Yes! The turkey breast can be entirely prepped (steps 1-4 of recipe) the day before. Cover and put in the fridge. Take the turkey breast out of the fridge and 30-45 minutes prior to roasting to allow it to come to room temperature. Then roast (steps 5-6 of recipe) the turkey breast as outlined in the recipe.
Can you cook a turkey the day before and reheat?
Yes! Just follow the steps below. Roasting the turkey breast ahead of time and reheating the day of might be a good option if it makes you more relaxed. It will still me juicy, flavorful and moist. The only downside about roasting ahead of time is the skin won’t be as crispy but not a huge deal in my personal opinion.
- Rest: Follow the recipe as written. Once done roasting, let the roast rest for at least 15 minutes but ideally 30 minutes to retain moisture. If you don’t let the turkey rest before cutting into it, the juices will spill out and result in dry turkey.
- Slice: Cut the turkey into thick slices (about 3/4″ thick). Thin slices will dry out when reheating.
- Refrigerate: Place the turkey on a sheet pan and drizzle with a bit of stock or drippings from the baking dish to keep the turkey moist. Press a piece of plastic wrap directly onto the turkey to remove as much air as possible. Cover tightly with a second piece of plastic wrap and refrigerate for up to 2-3 days.
- Reheat: Remove the turkey from the fridge and let come to room temperature for 30-45 minutes. Remove the plastic wrap. Drizzle with a little more stock or drippings (if needed) and cover the sheet pan with foil. Put in the oven at 350 for 25-35 minutes or until the internal temperature reaches 165 degrees. Make sure not to heat it too long to avoid dry turkey. Serve immediately!
What to roast turkey breast in?
Use an oven-safe baking dish that the turkey breast fits comfortably in without tons of extra room around it. Often roasting pans are too big for a turkey breast which can cause them to dry out.
How long to cook a turkey breast per pound?
Since all turkey breasts are different, rely on your thermometer to determine doneness. However, for the sake of timing your meal right expect 15-20 minutes per pound.
How to keep turkey breast moist?
There are a million things that impact the moisture level of turkey but here are my easiest/top suggestions.
- Buy a fresh turkey breast instead of a frozen one.
- Choose the right baking dish. The turkey breast should fit comfortably in the dish but there shouldn’t be too much extra space around it.
- Rub butter over the breast before roasting (as outlined in this recipe).
- Baste every 30 minutes.
- Don’t overcook the turkey!!! It is done as soon as the thickest part of the breast reaches an internal temperature of 165 degrees.

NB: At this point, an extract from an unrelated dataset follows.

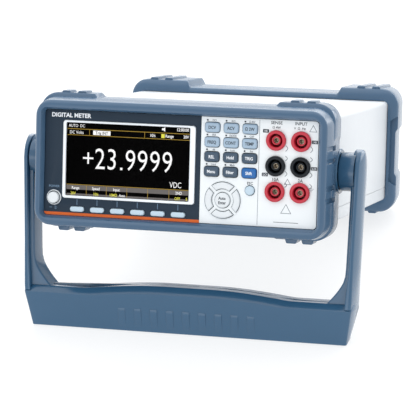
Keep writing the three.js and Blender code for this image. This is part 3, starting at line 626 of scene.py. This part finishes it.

Keep your thermometer handy!
- Let the turkey rest for at least 15 minutes before carving. Slice up the turkey too soon and the juices will spill out resulting in dry turkey.
How to baste a turkey breast?
As the turkey breast roasts, it will release juices and the butter will melt. Take some of this liquid and pour it over the entire turkey breast using a spoon or baster. Do this six or seven times every 30 minutes. That is how you baste a turkey breast.
Cooking turkey covered or uncovered?
Both! In this recipe, you will start cooking the turkey breast uncovered so the skin can crisp up and turn a beautiful golden brown color. Once the skin has reached the level of “golden brown” you want, cover the turkey with foil to retain moisture and keep the skin from burning.
What rack position in oven for turkey?
Put the turkey on a lower rack in the oven so the turkey breast itself is in the middle of the oven. If on a middle or upper rack, the skin may burn more quickly.
Is a cooking thermometer necessary?
Yes! I am all about having minimal kitchen tools, finding workarounds and taking shortcuts. So, when I say something is necessary, it is usually pretty necessary. They are cheap and will ensure you end up with perfectly done turkey instead of dry chewy turkey or worse, food poisoning.
Roasted Boneless Turkey Breast with Honey Garlic Butter
Honey Garlic Butter Ingredients:
- 1/4 cup butter, melted
- 3 Tbsp. honey
- 1 tsp. fresh rosemary, minced
- 1 tsp. fresh thyme, minced
- 3 cloves garlic, minced
- Zest of 2 lemons
Turkey Breast Ingredients:
- 4-5 lb. boneless turkey breast*
- 1/2 tsp. salt, or to taste
- 1/4-1/2 tsp. pepper, or to taste
- 2 lemons, sliced (use zested lemons from above)
- 1 onion, sliced
- 10 cloves garlic, peeled and smashed**
- 5-6 sprigs fresh thyme
- 6-8 sprigs fresh rosemary
- 1/2 cup white wine, optional
- Make Honey Garlic Butter: In a bowl, whisk together all the Honey Garlic Butter Ingredients until well combined***. Set aside.
- Prep Turkey Breast: Preheat oven to 375°F. Take the turkey breast out of the fridge at least 30-45 minutes prior to roasting. Using your hands, gently separate the skin from the turkey breast. Pat entire breast with paper towels until dry. Season both sides of the turkey breast with salt and pepper both under the skin and on top of the skin.
- Butter Turkey Breast: Spread 1/2 of the butter mixture underneath the skin, 1/4 on the skin and the remaining 1/4 on the underside of the turkey breast. Use toothpicks to secure the skin over the breast.****
- Prep Remaining Ingredients: Put the sliced lemons, sliced onion, smashed garlic, thyme sprigs, rosemary sprigs and white wine (optional ingredient) in the bottom of a baking dish. Place the turkey breast on top, skin side up. If making ahead, stop here. Cover and put in the fridge until needed.
- Roast: Put the turkey breast in the preheated oven at 375 degrees for about 1 hour 30 minutes, basting every 20-30 minutes. Cover with foil once the skin is golden brown to keep it from burning (I covered my turkey breast at about 60 minutes). Roast until the internal temperature of the thickest part of the breast reaches 165 degrees.***** Check the internal temperature of multiple parts of the breast.
- Let Rest: Once the turkey breast is done roasting, cover it with foil and let it rest at room temperature for at least 15 minutes. Slice and serve with Blueberry Lemon Thyme Sauce (optional but recommended).